Financial constructions can be devided in five categories: funds, guarantees,subsidising, financing/lending and organising. These categories can be found below.

Funds – a fund is similar to financing, in the sense that the financier assumes that the money contributed will generate a financial return. The return results from the activities developed by the fund, whether or not supplemented by payment of interest. A fund is generally set up as a social safety net, as a flywheel for innovation or for sustainability purposes. There are three types of funds: donor-advised funds, revolving funds and raising funds.

Guarantee – a guarantee or security is a structure used to reduce a certain risk and thereby arrange the financing. In case of a guarantee, the guarantor states that another party will meet his obligations. If the latter falls to do so, the guarantor can be called upon to meet these obligations. A guarantee can be used to start up a project, which would otherwise suffer an undesirable delay or would be cancelled entirely due to the financial risk.

Subsidising – a subsidy is a one-off or recurrent investment, intended for project which cannot be realised in the free market. The essence is that the investment does not generate any (directly attributable) financial revenue. The benefits are usually social or otherwise non-financeable.

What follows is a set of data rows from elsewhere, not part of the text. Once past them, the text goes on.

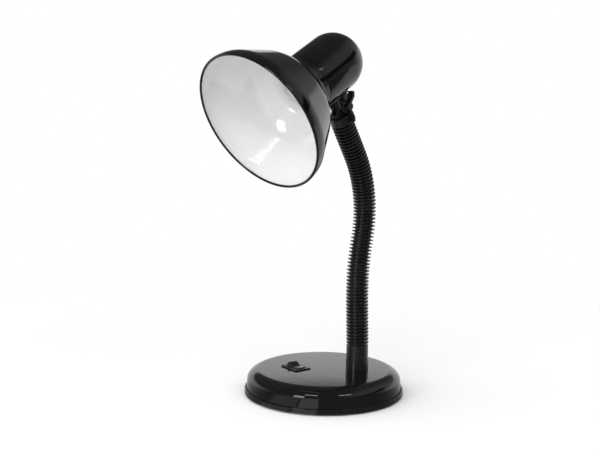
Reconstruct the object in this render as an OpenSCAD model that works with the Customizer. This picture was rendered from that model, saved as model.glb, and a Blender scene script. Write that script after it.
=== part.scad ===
// Desk lamp with a round weighted base, a ribbed bending neck, a tilting bell shade and a domed cap.
// Millimetres. +Z is up, and the origin is the middle of the base's underside.
// Seen from the front, +X is to the right and +Y points away.

/* [Base] */
// Diameter over the tray's lip
base_d = 140; // [134:1:160]
// Height of the base's flat top above the table
base_h = 22.4; // [21.4:0.2:28]
// Thickness of the foam pad
pad_t = 1; // [0.6:0.1:1.6]
// Thickness of the tray's floor
tray_t = 2.2; // [1.6:0.1:2.6]
// Height of the tray's lip above the pad
lip_h = 4.5; // [4:0.1:6]
// How far the lip stands out from the cover
lip_step = 1.5; // [1:0.1:2.5]
// Wall of the base cover
cover_wall = 2; // [1.5:0.1:2.6]
// How far the cover's side leans in between the lip and the shoulder
cover_lean = 0.8; // [0:0.1:2]
// Radius of the cover's shoulder
shoulder_r = 7.5; // [4:0.5:9]
// Thickness of the steel ballast plate
ballast_t = 6; // [3:0.5:6.5]
// Distance of each base screw in from the lip's edge
screw_inset = 16; // [14:0.5:22]
// Radius of a base screw's shank
screw_r = 1.5; // [1.2:0.1:2]
// Bore of the cord inlet's grommet
inlet_d = 6.2; // [5:0.1:7]

/* [Switch] */
// Length of the switch's bezel
bezel_l = 21; // [19.5:0.5:24]
// Width of the switch's bezel
bezel_w = 15; // [13.5:0.5:18]
// Height of the bezel above the base
bezel_t = 2; // [1.5:0.1:3]
// Depth of the switch's body below the base's top
switch_depth = 12.5; // [12:0.1:13.4]
// Tilt of the rocker from level
rocker_tilt = 11; // [6:1:12]
// Turn of the switch in the base's top
switch_turn = -54; // [-90:1:90]

/* [Neck] */
// Distance of the neck's foot from the middle of the base
neck_x = 29.3; // [24:0.1:34]
// Diameter over the neck's ribs
neck_d = 19.7; // [19:0.1:22]
// Pitch of the ribs
rib_pitch = 3.06; // [3:0.02:3.4]
// Depth of the grooves between the ribs
groove_depth = 2.4; // [1.6:0.1:2.5]
// Diameter of the steel core
core_d = 8.4; // [7.6:0.1:8.6]
// Height of the metal socket above the base
socket_h = 9.6; // [7:0.1:14]
// Height of the smooth cuff above the socket
cuff_h = 13.2; // [8:0.1:18]
// Compass direction in which the neck bends, from +Y towards +X
neck_az = 44; // [30:1:60]
// Lean of the neck's straight foot
foot_lean = -2; // [-3:0.5:3]
// Largest lean of the neck away from the shade
back_lean = 13; // [8:0.5:13]
// Lean of the neck's upper end towards the shade
front_lean = 30.5; // [24:0.5:31]

/* [Shade] */
// Diameter of the shade over its rim
shade_d = 123; // [115:1:130]
// Thickness of the shade's sheet
shade_t = 0.8; // [0.6:0.1:1.2]
// Depth of the straight band at the rim
band_h = 7.4; // [6:0.1:9]
// Diameter of the shade's shoulder
bell_shoulder_d = 84; // [78:0.2:90]
// Depth of the shade down to its shoulder
bell_shoulder_s = 42.2; // [38:0.2:46]
// Depth of the shade down to its neck
bell_neck_s = 54; // [50:0.5:57]
// Elevation of the shade's axis
shade_el = 28.4; // [20:0.1:35]

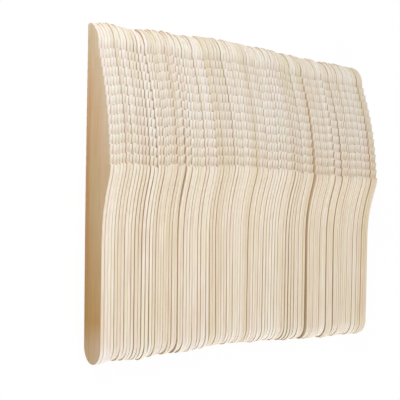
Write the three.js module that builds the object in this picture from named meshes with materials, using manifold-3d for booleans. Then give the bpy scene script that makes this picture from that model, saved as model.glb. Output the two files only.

Financing/lending – the essence of financing or a loan is that interest is paid. This means that, in principle, financing is profitable. However, if the government acts as a moneylender, it runs a bed debt risk: this is the risk that the interest or debt is not paid. In case of government financing, it is important to determine why the other party is unable to take out a regular loan with a bank.

Organising – Organising actually does not involve any direct financing by the government. An attempt is made to bring parties together and facilitate processes in other ways, the cost being limited to the related overheads and implantation cost.